Elle a été découverte sur un papyrus égyptien, ce qui suggère son utilisation dans l’Église copte primitive. Nous assistons donc à un foisonnement théologique et affectif. Les chrétiens ont d’autant plus besoin d’un pendant féminin que l’image qu’ils se font de Dieu serait exclusivement virile, comme si Dieu ne se manifestait que dans la toute-puissance, la grandeur et la distance, quand Marie serait douce, proche et comprendrait mieux les subtilités de l’âme humaine. Combien de chrétiens prient plus facilement Marie plutôt que Dieu ?
[…]
En l’an 610 après J.-C., Héraclius devient empereur de l’Empire byzantin, l’Empire romain d’Orient. Capitale : Constantinople. L’économie et les finances sont ruinées, l’armée est affaiblie et le territoire est menacé par les invasions des perses à l’Est, et bientôt par les conquêtes musulmanes. Héraclius a alors l’idée d’utiliser Marie dans la propagande impériale pour renforcer l’unité religieuse de l’empire. Il mobilise l’iconographie mariale dans des œuvres d’art, des pièces de monnaies et des cérémonies religieuses pour solidifier son rôle de figure unificatrice et protectrice. Des images de Marie avec l’enfant Jésus sont partout dans les lieux de culte et les espaces publics, pour rappeler aux citoyens de l’Empire la proximité divine et le soutien spirituel dans les temps de guerre et d’incertitude.
Marie pour les musulmans
Le Coran dit (19, Maryam, 16-33))
Dieu dit : « Nous lui envoyâmes Notre Esprit (Gabriel), qui se présenta à elle sous la forme d’un homme parfait. Elle dit :« je me réfugie contre toi auprès du Tout Miséricordieux, si tu es pieux. » {Ne m’approche point}. Il dit : « je suis en fait un Messager de ton Seigneur pour te faire don d’un fils pur. » Elle dit : « Comment aurais-je un fils, quand aucun homme ne m’a touchée, et que je ne suis pas prostituée ? » Il dit :« Ainsi sera-t-il, cela M’est facile ! a dit ton Seigneur.

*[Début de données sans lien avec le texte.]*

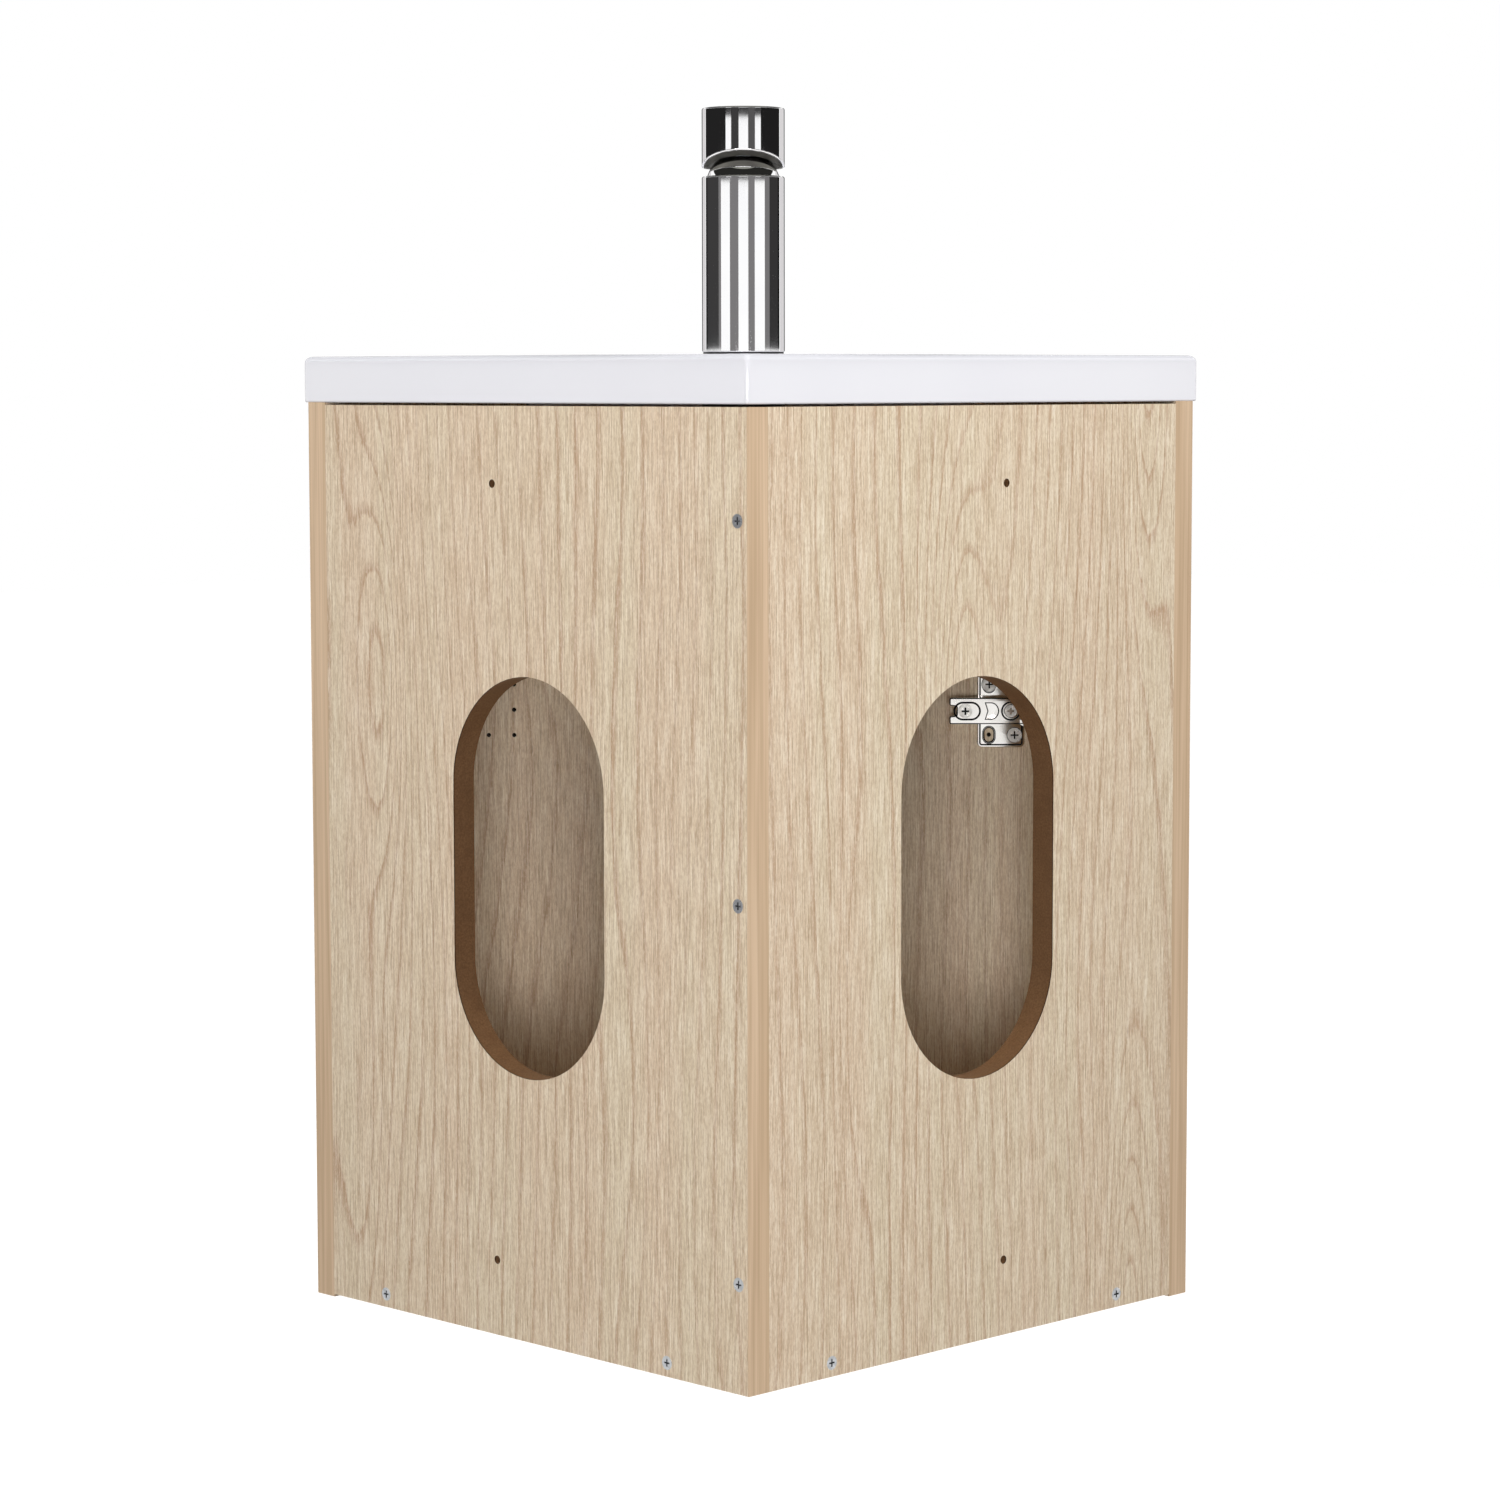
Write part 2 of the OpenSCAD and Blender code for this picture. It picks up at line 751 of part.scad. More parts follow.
// The bowl's inside: a flared lip in the slab and the narrow part below it
module bowl_space() {
    hull() {
        bowl_level(top_z + 0.2, bowl_corner_r, lip_side_u, lip_side_r, 0);
        translate([lip_front_d, 0, top_z + 0.2]) cylinder(r = bowl_front_r, h = sheet_h, $fn = 48);
        bowl_step(bowl_step_z, 0);
    }
    bowl_depths(bowl_step_z + sheet_h, 0);
}

module basin() {
    color([0.95, 0.95, 0.96]) difference() {
        union() {
            hull() for (step = [[0, 0], [1 - cos(30), sin(30)], [1 - cos(60), sin(60)], [1, 1]])
                translate([0, 0, top_z - slab_edge_r + slab_edge_r * step[1] - sheet_h])
                    linear_extrude(height = sheet_h) slab_outline(slab_edge_r * step[0]);
            hull() {
                translate([0, 0, slab_z]) linear_extrude(height = sheet_h) slab_outline(0.6);
                translate([0, 0, slab_z + 1]) linear_extrude(height = slab_t - slab_edge_r - 1)
                    slab_outline(0);
            }
            diagonal() bowl_depths(slab_z + 1, bowl_wall);
        }
        diagonal() bowl_space();
        diagonal() translate([waste_at, 0, bowl_z - 20]) cylinder(r = waste_hole_d / 2, h = 30);
        diagonal() translate([tap_at, 0, slab_z - 1]) cylinder(r = tap_hole_d / 2, h = slab_t + 2);
    }
}

module at_waste() {
    diagonal() translate([waste_at, 0, 0]) children();
}

// Dished flange with a ring of slots round the screw
module waste_flange() {
    flange_r = waste_flange_d / 2;
    color([0.85, 0.86, 0.88]) at_waste() difference() {
        translate([0, 0, bowl_z]) union() {
            cylinder(r1 = flange_r, r2 = flange_r - 1.2, h = 2);
            translate([0, 0, -3]) cylinder(r = waste_r - 0.1, h = 3);
        }
        for (a = [0 : 45 : 315]) rotate(a) translate([12.5, 0, bowl_z - 4]) cylinder(r = 3.6, h = 8);
        translate([0, 0, bowl_z - 4]) cylinder(r = 3, h = 8);
    }
}

module waste_screw() {
    color([0.75, 0.76, 0.78]) at_waste() difference() {
        union() {
            translate([0, 0, bowl_z + 2]) cylinder(r1 = 5.5, r2 = 4.5, h = 1.6);
            translate([0, 0, bowl_z - 20]) cylinder(r = 3, h = 22);
        }
        translate([-4, -0.6, bowl_z + 2.6]) cube([8, 1.2, 2]);
    }
}

module waste_body() {
    color([0.85, 0.86, 0.88]) at_waste() {
        tube(waste_r, waste_r - 3, waste_end, bowl_z - 3);
        difference() {
            union() {
                tube(6, 3, bowl_z - 20, bowl_z - 12);
                for (a = [0, 90]) rotate(a) difference() {
                    translate([-waste_r + 1, -1.5, bowl_z - 20]) cube([2 * waste_r - 2, 3, 8]);
                    translate([0, 0, bowl_z - 30]) cylinder(r = 4, h = 30);
                }
            }
            translate([0, 0, bowl_z - 30]) cylinder(r = 3, h = 30);
        }
    }
}

module waste_washer() {
    color([0.15, 0.15, 0.15]) at_waste() tube(waste_r + 10, waste_r, bowl_z - boss_t - 4, bowl_z - boss_t);
}

module waste_nut() {
    color([0.85, 0.86, 0.88]) at_waste() difference() {
        translate([0, 0, bowl_z - boss_t - 13]) cylinder(r = waste_r + 11, h = 9, $fn = 6);
        translate([0, 0, bowl_z - boss_t - 20]) cylinder(r = waste_r, h = 30);
    }
}

module trap_inlet_pipe() {
    color([0.93, 0.93, 0.93]) at_waste() {
        tube(drain_r, drain_r - drain_wall, trap_low + 14, waste_end);
        tube(waste_r, drain_r, waste_end - 4, waste_end);
    }
}

module trap_inlet_nut() {
    color([0.93, 0.93, 0.93]) at_waste() {
        tube(waste_r + 4, waste_r, waste_end - 4, waste_end + 14);
        tube(waste_r + 4, drain_r + fit_gap, waste_end - 7, waste_end - 4);
    }
}

module trap_body() {
    outlet_len = 17;
    color([0.93, 0.93, 0.93]) at_waste() difference() {
        union() {
            tube(trap_r, trap_r - 3, trap_low, trap_top - 3);
            tube(trap_r, drain_r, trap_top - 3, trap_top);
            tube(drain_r + 5, drain_r, trap_top, trap_top + 8);
            translate([-trap_r - outlet_len, 0, trap_out_z]) difference() {
                rod_x(drain_r + 3, outlet_len + trap_r / 2);
                translate([-1, 0, 0]) rod_x(push_r + 0.1, outlet_len + trap_r);
            }
        }
        translate([0, 0, trap_low - 1]) cylinder(r = trap_r - 3, h = trap_top - 3 - trap_low + 1);
        translate([-trap_r - 3, 0, trap_out_z]) rod_x(push_r + 0.1, trap_r);
    }
}

module trap_cup() {
    color([0.93, 0.93, 0.93]) at_waste() difference() {
        union() {
            translate([0, 0, cup_low]) cylinder(r = trap_r - 3 - fit_gap, h = trap_low - cup_low + 12);
            translate([0, 0, trap_low - 8]) cylinder(r = trap_r + 1, h = 6);
        }
        translate([0, 0, cup_low + 3]) cylinder(r = trap_r - 6, h = trap_low - cup_low + 20);
    }
}

module trap_cup_seal() {
    color([0.15, 0.15, 0.15]) at_waste() tube(trap_r, trap_r - 3 - fit_gap, trap_low - 2, trap_low);
}

module trap_outlet_nut() {
    color([0.93, 0.93, 0.93]) at_waste() translate([-trap_r - 23, 0, trap_out_z]) difference() {
        union() {
            rod_x(drain_r + 6, 14);
            for (a = [0 : 30 : 330]) rotate([a, 0, 0]) translate([0, -1.5, drain_r + 5]) cube([14, 3, 2]);
        }
        translate([6, 0, 0]) rod_x(drain_r + 3, 20);
        translate([-1, 0, 0]) rod_x(drain_r + 0.2, 20);
    }
}

// The pipe's free end is full size; the end inside the nut is turned down to push into the trap
module trap_outlet_pipe() {
    free_len = waste_at - trap_r - 25 - outlet_end;
    color([0.93, 0.93, 0.93]) diagonal() translate([outlet_end, 0, trap_out_z]) difference() {
        union() {
            rod_x(drain_r, free_len);
            rod_x(push_r, free_len + 21);
        }
        translate([-1, 0, 0]) rod_x(drain_r - drain_wall, waste_at);
    }
}

module tap_gasket() {
    color([0.12, 0.12, 0.12]) at_tap() tube(tap_r - 0.6, 14, top_z, body_z);
}

// Upright body with the spout in one casting, bored for the cartridge and the waterway
module tap_body() {
    color([0.86, 0.87, 0.89]) at_tap() difference() {
        union() {
            translate([0, 0, body_z]) cylinder(r = tap_r, h = tap_body_h, $fn = 96);
            hull() {
                translate([8, 0, spout_z]) cylinder(r = 15, h = 24);
                translate([spout_reach - 13, 0, spout_z + 8]) cylinder(r = 13, h = 15);
            }
        }
        translate([0, 0, cart_z]) cylinder(r = cart_r + 0.1, h = 60);
        translate([0, 0, body_z - 1]) cylinder(r = 14, h = 12);
        for (s = [-1, 1]) translate([0, s * 7, body_z]) cylinder(r = 3.5, h = cart_z - body_z + 1);
        translate([0, 0, spout_z + 15.5]) rod_x(5, spout_reach - 13);
        translate([spout_reach - 13, 0, spout_z]) cylinder(r = 9, h = 15.5);
    }
}

module tap_aerator() {
    color([0.8, 0.81, 0.83]) at_tap() translate([spout_reach - 13, 0, spout_z + 5]) difference() {
        cylinder(r = 9, h = 9);
        translate([0, 0, -1]) cylinder(r = 7, h = 4);
        for (a = [0 : 60 : 300]) rotate(a) translate([4, 0, -1]) cylinder(r = 1.2, h = 12);
    }
}

module tap_cartridge() {
    color([0.3, 0.32, 0.35]) at_tap() difference() {
        translate([0, 0, cart_z]) cylinder(r = cart_r, h = dome_z - cart_z - 1);
        translate([0, 0, dome_z - 15]) cylinder(r = 12.05, h = 20);
        translate([0, 0, cart_z - 1]) cylinder(r = 4, h = 6);
    }
}

// Chrome cap screwed over the cartridge; its ball shape clears the tilting head
module tap_dome() {
    color([0.86, 0.87, 0.89]) at_tap() difference() {
        union() {
            intersection() {
                translate([0, 0, dome_z]) sphere(r = dome_r - 1.6, $fn = 96);
                translate([0, 0, body_top]) cylinder(r = tap_r, h = 40);
            }
            translate([0, 0, dome_z - 1]) cylinder(r = cart_r, h = body_top - dome_z + 1);
        }
        translate([0, 0, dome_z - 2]) cylinder(r = 12.4, h = 60);
    }
}

// Turning part in the cartridge, slotted for the lever's stem
module tap_rotor() {
    color([0.85, 0.85, 0.85]) at_tap() difference() {
        translate([0, 0, dome_z - 15]) cylinder(r = 12, h = 25);
        translate([-13, -stem_w / 2 - fit_gap, dome_z - 8]) cube([26, stem_w + 2 * fit_gap, 40]);
        translate([0, -20, lever_pivot_z]) rod_y(1.5, 40);
    }
}

module tap_lever_pin() {
    color([0.7, 0.7, 0.72]) at_tap() translate([0, -11, lever_pivot_z]) rod_y(1.5, 22);
}

// Head, stem and lever; the rear of the head's lower edge is cut back so that it clears the body when lifted
module tap_lever() {
    color([0.86, 0.87, 0.89]) at_tap() {
        difference() {
            union() {
                translate([0, 0, head_z]) cylinder(r = tap_r, h = head_h - 2, $fn = 96);
                translate([0, 0, head_top - 2]) cylinder(r1 = tap_r, r2 = tap_r - 2, h = 2, $fn = 96);
                hull() {
                    translate([8, 0, head_top - 13]) cylinder(r = 9, h = 9);
                    translate([lever_reach - 6, 0, head_top - 8]) cylinder(r = 6, h = 6);
                }
            }
            translate([0, 0, dome_z]) sphere(r = dome_r + 0.4, $fn = 96);
            translate([0, 0, head_z - 40]) rotate([0, lever_lift + 2, 0]) translate([-60, -40, 0])
                cube([60, 80, 40]);
            translate([tap_r - 9, 0, head_z + 13]) rod_x(2.5, 20);
        }
        difference() {
            translate([-stem_w / 2, -stem_w / 2, lever_pivot_z - 4])
                cube([stem_w, stem_w, head_z + 16 - lever_pivot_z]);
            translate([0, -20, lever_pivot_z]) rod_y(1.5 + run_gap, 40);
        }
    }
}

module tap_grub_screw() {
    color([0.3, 0.3, 0.32]) at_tap() translate([tap_r - 9, 0, head_z + 13]) difference() {
        rod_x(2.5, 7);
        translate([5, 0, 0]) rotate([0, 90, 0]) cylinder(r = 1.4, h = 3, $fn = 6);
    }
}

module tap_shank() {
    color([0.8, 0.68, 0.35]) at_tap() translate([-8, 0, shank_end])
        cylinder(r = 4, h = body_z + 9 - shank_end);
}

module tap_washer() {
    color([0.15, 0.15, 0.15]) at_tap() translate([0, 0, slab_z - 3]) difference() {
        cylinder(r = 23, h = 3);
        translate([-8, 0, -1]) cylinder(r = 4, h = 5);
        for (s = [-1, 1]) translate([0, s * 7, -1]) cylinder(r = shank_r + 0.5, h = 5);
        translate([0, -12.5, -1]) cube([30, 25, 5]);
    }
}

module tap_nut() {
    color([0.8, 0.68, 0.35]) at_tap() translate([-8, 0, slab_z - 12]) difference() {
        cylinder(r = 8, h = 9, $fn = 6);
        translate([0, 0, -1]) cylinder(r = 4, h = 11);
    }
}

module tap_inlets() {
    color([0.8, 0.68, 0.35]) at_tap() for (y = [-7, 7]) translate([2, y, 0]) difference() {
        union() {
            translate([0, 0, shank_end]) cylinder(d = inlet_d, h = inlet_len);
            translate([0, 0, shank_end]) cylinder(r = shank_r - 0.2, h = body_z + 8 - shank_end);
        }
        translate([0, 0, shank_end - 1]) cylinder(r = 3, h = 200);
    }
}

back_panel_left();
back_panel_right();
side_panel_left();
side_panel_right();
bottom_panel();
front_rail();
edge_bands();
corner_screws();
bottom_screws();
dowels();
cam_bolts();
cam_locks();
door_panel();
door_buffers();
door_handle();
handle_screws();
upper_hinge_cup();
lower_hinge_cup();
cup_screws();
cup_pins();
upper_hinge_link();
lower_hinge_link();
upper_hinge_arm();
lower_hinge_arm();
arm_pins();
upper_hinge_plate();
lower_hinge_plate();
plate_screws();
arm_fixing_screws();
arm_adjusting_screws();
basin();
waste_flange();
waste_screw();
waste_body();
waste_washer();
waste_nut();
trap_inlet_pipe();
trap_inlet_nut();
trap_body();
trap_cup();
trap_cup_seal();
trap_outlet_nut();
trap_outlet_pipe();
tap_gasket();
tap_body();
tap_aerator();
tap_cartridge();
tap_dome();
tap_rotor();
tap_lever_pin();
tap_lever();
tap_grub_screw();
tap_shank();
tap_washer();
tap_nut();
tap_inlets();
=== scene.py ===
"""Looks of the corner hand basin unit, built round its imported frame. Lengths are in metres."""
import json
import math

import bmesh
import bpy
from mathutils import Matrix, Vector


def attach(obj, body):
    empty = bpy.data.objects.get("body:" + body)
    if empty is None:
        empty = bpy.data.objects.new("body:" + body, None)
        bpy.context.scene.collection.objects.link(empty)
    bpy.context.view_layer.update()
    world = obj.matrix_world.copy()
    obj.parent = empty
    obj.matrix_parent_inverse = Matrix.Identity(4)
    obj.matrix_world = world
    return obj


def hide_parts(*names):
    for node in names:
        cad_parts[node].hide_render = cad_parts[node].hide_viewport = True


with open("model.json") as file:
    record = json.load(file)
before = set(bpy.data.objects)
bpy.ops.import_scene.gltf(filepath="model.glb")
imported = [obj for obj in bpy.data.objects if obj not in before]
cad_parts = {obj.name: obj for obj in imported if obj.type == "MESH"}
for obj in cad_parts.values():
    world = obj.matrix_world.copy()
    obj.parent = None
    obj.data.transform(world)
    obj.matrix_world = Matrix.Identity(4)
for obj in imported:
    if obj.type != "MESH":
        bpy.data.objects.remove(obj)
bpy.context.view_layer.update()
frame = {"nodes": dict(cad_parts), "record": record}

MM = 0.001
ROOT2 = math.sqrt(2)
QUARTER = math.pi / 4

# Camera, fitted to the photograph: place on the diagonal, aside from it and up, then its aim
IMAGE_W = 1500
SENSOR_MM = 36
CAMERA_D = -2.2297
CAMERA_U = 0.0147
CAMERA_Z = 0.5619
CAMERA_HEADING = math.radians(45.348)
CAMERA_PITCH = math.radians(-5.167)
CAMERA_ROLL = math.radians(-0.085)
CAMERA_FOCAL_PX = 4096.9

# Basin, in millimetres
BASIN_LEN = 385
BASIN_SIDE = 124
BASIN_BULGE = 30
SLAB_Z = 548.5
TOP_Z = 576
BOWL_Z = 482
BOSS_T = 10
BOWL_WALL = 6
SLAB_EDGE_R = 3.6
SLAB_CORNER_R = 3
SLAB_INSET = 0.002  # keeps the skin inside the solid
BOSS_R = 46
BOSS_FACE_R = 44
WASTE_D = 205
WASTE_HOLE_R = 22.5
TAP_D = 62
TAP_HOLE_R = 17.5

# Plan of the bowl: the hulls of these discs are its lip and its step. Place on the diagonal, aside, radius
LIP_DISCS = ((153, 0, 55), (200, 105, 42), (200, -105, 42), (206.9, 0, 136))
STEP_DISCS = ((147, 0, 49), (200, 88, 38), (200, -88, 38), (206.1, 0, 97))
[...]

Et Nous ferons de lui un signe pour les gens, et une miséricorde de Notre part. C’est une affaire déjà décidée. » Elle devient donc enceinte {de l’enfant}, et elle se retira avec lui en un lieu éloigné. Puis les douleurs de l’enfantement l’amenèrent vers le tronc du palmier, et elle dit : « Que je fusse morte avant cet instant ! Et que je fusse totalement oubliée ! » Alors, il l’appela d’au-dessous d’elle, [lui disant.]« Ne t’ajflige pas. Ton Seigneur a placé à tes pieds une source. Secoue vers toi le tronc du palmier : il fera tomber sur toi des dattes fraîches et mûres. Mange donc et bois et que ton œil se réjouisse !
[…]
On trouve le même genre de récit dans deux textes apocryphes chrétiens des Ve et VIe siècle qui attribuent le même miracle, tardivement donc, à Jésus. Les renseignements sur Marie dans le Coran correspondent d’une part aux récits du Nouveau Testament, mais de nombreux éléments sont empruntés aux Évangiles apocryphes, ceux qui ont émergé dans des communautés chrétiennes minoritaires. On voit dans ce passage coranique une grande porosité entre les religions, qui montre que les premiers musulmans connaissaient les récits chrétiens. La naissance de Jésus au pied d’un palmier et le ruisseau jaillissant apparaissent eux aussi dans l’Évangile apocryphe du PseudoMatthieu, daté entre le Ve et le VIIe siècle. On trouve une mosaïque dans une église byzantine au sud de Jérusalem, qui représente Marie au pied d’un palmier à côté duquel coule un ruisseau.
[…]
Chrétiens et musulmans, par leurs textes, sont irrémédiablement liés. Les récits ne sont pas les mêmes, mais cet exemple de Marie montre qu’ils partagent une même visée à l’origine, si l’on veut bien distinguer le texte lui-même et les usages qui en ont été faits : chercher à comprendre ce que signifiait vivre sous le regard de Dieu, autrement dit, vivre sous la grâce.
Trop d’accord ?
Nous voyons donc que sur certains sujets, les trois monothéismes se croisent et se recroisent. C’est cette instabilité permanente qui fait la joie et la richesse du dialogue interreligieux. Nous croyions arriver à une forme d’unanimité. Mais non, ce n’était qu’un équilibre instable. Tant qu’il y aura des juifs, des chrétiens et des musulmans, le dialogue n’aura pas de fin. Nous sommes condamnés à l’échange de dons perpétuels.
[…]
Alors ne mettons pas de côté Marie trop vite. Elle pourrait encore nous aider à comprendre les autres et, chose encore plus importante, à nous comprendre nous-mêmes, pour nous assurer un avenir les uns avec les autres, et non les uns à côté des autres. Car comme disait l’Émir Abdelkader, ce grand homme de l’histoire algérienne : « La femme, en tant que telle, est la manifestation du degré de la réceptivité qui n’est autre que le degré des possibles ».